Design Spreadsheet (includes pages with preliminary stiffness testing results; stiffness & life/wear estimation for dovetail slides)

Error Budget

Finally, there are a number of things that came up during error budgeting that I need to fix/keep in mind going forward:

  • Refine estimates of structure stiffness: My structural stiffness estimates are all likely either too low, or too high. I’d particularly like to try to improve my estimates of the stiffness of the machine column, the ram, and the knee.
  • Review bearing stiffness derivation with PREP/a professional: I’m reasonably happy with my first pass at a dovetail way analysis spreadsheet – but I’d like to review my calculations with my PREP team or one of the TAs to make sure I’m doing this right.
  • Figure out better model for spindle: Currently, the largest error in my spreadsheet is in the spindle. I need to review my model of the spindle to make its performance more accurate (and also possibly add an extra CS to separate the tool from the spindle).
  • Check assignment of section properties to spindle, ram and frame: I’m concerned about the way that I’ve assigned section properties to my spindle, ram and frame. Currently, my spindle CS is right between the bearings of the spindle, and the section I assume for this CS is the cross-section of the spindle. My ram CS is right between the clamps that hold the ram to the column, and the ram section is approximately the section that mounts the lower spindle bearing. My Z-axis CS is right at the COS of the Z-dovetail, and my Z-axis section is the bar section that I’m approximating the knee’s geometry with. Nowhere in here am I accounting for the column cross section! Which one of these assignments is done incorrectly?
  • Review assignment of bearings & frame stiffness relative to axes to make sure I’m capturing effects of moving axes correctly: Finally, I need to review the way that I assign bearing stiffness/frame stiffness relative to the different axes, to make sure that I’m capturing the motion of these axes correctly. Especially important areas for doing this are the Z and Y axes, where motion of the axis causes the length of the section of the preceding CS to change.

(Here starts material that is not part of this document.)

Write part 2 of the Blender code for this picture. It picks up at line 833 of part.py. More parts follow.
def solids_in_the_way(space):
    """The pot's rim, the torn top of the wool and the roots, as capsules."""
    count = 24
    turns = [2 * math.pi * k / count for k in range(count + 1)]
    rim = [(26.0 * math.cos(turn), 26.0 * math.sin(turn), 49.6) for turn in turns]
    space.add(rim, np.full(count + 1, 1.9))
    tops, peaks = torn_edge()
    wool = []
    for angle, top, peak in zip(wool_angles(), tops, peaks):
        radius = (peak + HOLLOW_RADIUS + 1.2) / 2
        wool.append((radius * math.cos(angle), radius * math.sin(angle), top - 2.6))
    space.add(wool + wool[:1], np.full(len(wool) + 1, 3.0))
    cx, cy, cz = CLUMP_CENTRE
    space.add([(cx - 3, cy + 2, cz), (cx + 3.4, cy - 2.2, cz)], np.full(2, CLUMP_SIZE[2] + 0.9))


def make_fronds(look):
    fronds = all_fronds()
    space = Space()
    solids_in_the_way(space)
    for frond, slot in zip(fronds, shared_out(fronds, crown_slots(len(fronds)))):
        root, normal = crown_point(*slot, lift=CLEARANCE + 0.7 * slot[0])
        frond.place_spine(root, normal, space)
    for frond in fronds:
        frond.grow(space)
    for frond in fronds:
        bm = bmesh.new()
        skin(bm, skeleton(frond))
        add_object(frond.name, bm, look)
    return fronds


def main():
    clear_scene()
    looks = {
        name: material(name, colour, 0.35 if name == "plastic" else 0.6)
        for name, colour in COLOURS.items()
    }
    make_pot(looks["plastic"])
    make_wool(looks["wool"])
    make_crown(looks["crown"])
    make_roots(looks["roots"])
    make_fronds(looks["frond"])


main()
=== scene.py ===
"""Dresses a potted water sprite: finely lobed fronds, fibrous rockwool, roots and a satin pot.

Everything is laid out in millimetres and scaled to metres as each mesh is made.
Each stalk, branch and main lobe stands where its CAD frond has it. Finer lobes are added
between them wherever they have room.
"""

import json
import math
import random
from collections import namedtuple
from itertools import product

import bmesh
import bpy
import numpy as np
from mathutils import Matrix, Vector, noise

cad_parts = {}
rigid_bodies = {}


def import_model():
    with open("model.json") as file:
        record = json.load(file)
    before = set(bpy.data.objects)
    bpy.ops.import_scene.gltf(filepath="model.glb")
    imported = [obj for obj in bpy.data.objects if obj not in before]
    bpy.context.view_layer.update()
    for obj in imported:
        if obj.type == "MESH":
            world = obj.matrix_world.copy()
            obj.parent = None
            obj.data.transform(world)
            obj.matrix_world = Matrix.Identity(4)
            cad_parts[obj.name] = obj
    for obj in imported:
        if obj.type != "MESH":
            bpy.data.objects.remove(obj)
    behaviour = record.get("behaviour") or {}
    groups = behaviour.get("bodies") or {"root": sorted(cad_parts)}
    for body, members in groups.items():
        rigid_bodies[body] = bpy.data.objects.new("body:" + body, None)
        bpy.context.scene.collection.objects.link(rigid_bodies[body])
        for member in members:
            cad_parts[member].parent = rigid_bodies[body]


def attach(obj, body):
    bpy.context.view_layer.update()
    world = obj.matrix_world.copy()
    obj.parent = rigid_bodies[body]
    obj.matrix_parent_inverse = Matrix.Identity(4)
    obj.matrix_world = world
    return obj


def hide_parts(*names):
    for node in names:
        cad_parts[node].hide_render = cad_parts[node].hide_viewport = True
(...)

For Seek-And-Geek this week, I’m showcasing the stiffness tester I built to measure the axis & bearing stiffness of my mill. The idea behind this tester is to enable me to apply known loads between different points of the machine (typically the tooltip & the table), while measuring with a separate metrology system. Typically, I use a .0001″/.010″ or .001″/1 dial indicator for these tests.

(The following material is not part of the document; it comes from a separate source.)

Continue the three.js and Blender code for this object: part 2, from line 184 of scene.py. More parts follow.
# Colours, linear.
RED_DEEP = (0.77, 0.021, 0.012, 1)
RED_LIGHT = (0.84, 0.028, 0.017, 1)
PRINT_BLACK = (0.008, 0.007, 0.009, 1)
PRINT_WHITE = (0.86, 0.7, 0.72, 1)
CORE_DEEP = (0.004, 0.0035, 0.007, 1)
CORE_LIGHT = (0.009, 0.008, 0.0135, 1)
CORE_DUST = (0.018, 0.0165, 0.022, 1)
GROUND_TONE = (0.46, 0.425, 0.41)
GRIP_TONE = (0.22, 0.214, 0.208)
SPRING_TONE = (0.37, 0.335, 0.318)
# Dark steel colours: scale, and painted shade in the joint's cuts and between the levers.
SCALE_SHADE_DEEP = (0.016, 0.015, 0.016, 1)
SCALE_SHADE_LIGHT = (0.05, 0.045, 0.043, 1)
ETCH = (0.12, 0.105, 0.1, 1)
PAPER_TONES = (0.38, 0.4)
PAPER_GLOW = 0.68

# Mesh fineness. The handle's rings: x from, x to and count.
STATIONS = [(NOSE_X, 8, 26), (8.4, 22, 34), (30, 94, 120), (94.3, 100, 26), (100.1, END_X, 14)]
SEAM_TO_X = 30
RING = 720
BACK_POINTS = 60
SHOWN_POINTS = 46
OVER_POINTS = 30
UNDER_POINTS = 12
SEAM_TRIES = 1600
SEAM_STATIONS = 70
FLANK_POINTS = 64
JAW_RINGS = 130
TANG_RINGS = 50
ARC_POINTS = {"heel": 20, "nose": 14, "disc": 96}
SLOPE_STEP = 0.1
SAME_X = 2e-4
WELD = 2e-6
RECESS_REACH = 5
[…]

My system is based around a simple concept: a screw applies a force to a spring, which presses on a load cell, which presses on a drive pin. The spring is placed between the screw and the load cell because the effective spring rate of the screw is so high: the spring takes up more displacement before it produces the maximum force the load cell can handle, giving us effectively a higher force resolution. I use a polyurethane die spring and a 1/2-20 screw – I estimate that this combination gives me an effective force resolution of 5 lbf/22 N. I also use a threaded insert to adapt between the aluminum frame of the part and the steel screw, to prevent galling.

Design Spreadsheet

Design Notes

My stiffness tester is definitely usable, but there are a few changes I’d like to make:

  • Better screw bearing: Unsurprisingly, the bearing that I built in for the rear screw – just a conical screw tip, with a conical recess on the back of the spring mount – doesn’t work. It produces too much friction, and tends to twist the spring/cell assembly as I tighten the system. I’m going to order a small section of oiled bronze, and create a new, proper bearing seat to bond into the back of the spring mount. Then, I’ll regrind and finish the screw tip.
  • Anti-rotation clamp for spring/cell: Thanks in large part to the previous problem the spring/cell assembly rotates when the screw is tightened. I’d like to machine a flat into the top of the load cell mount, and a plate with a flat stud to press against the flat in the load cell mount.
  • Return spring: Finally, I’d like to put a snap ring groove on the inside end of the dowel pin, with a low-stiffness spring between it and the inside of the frame. This will push the dowel pin back as load is reduced, keeping the load cell/spring assembly captured between it and the screw.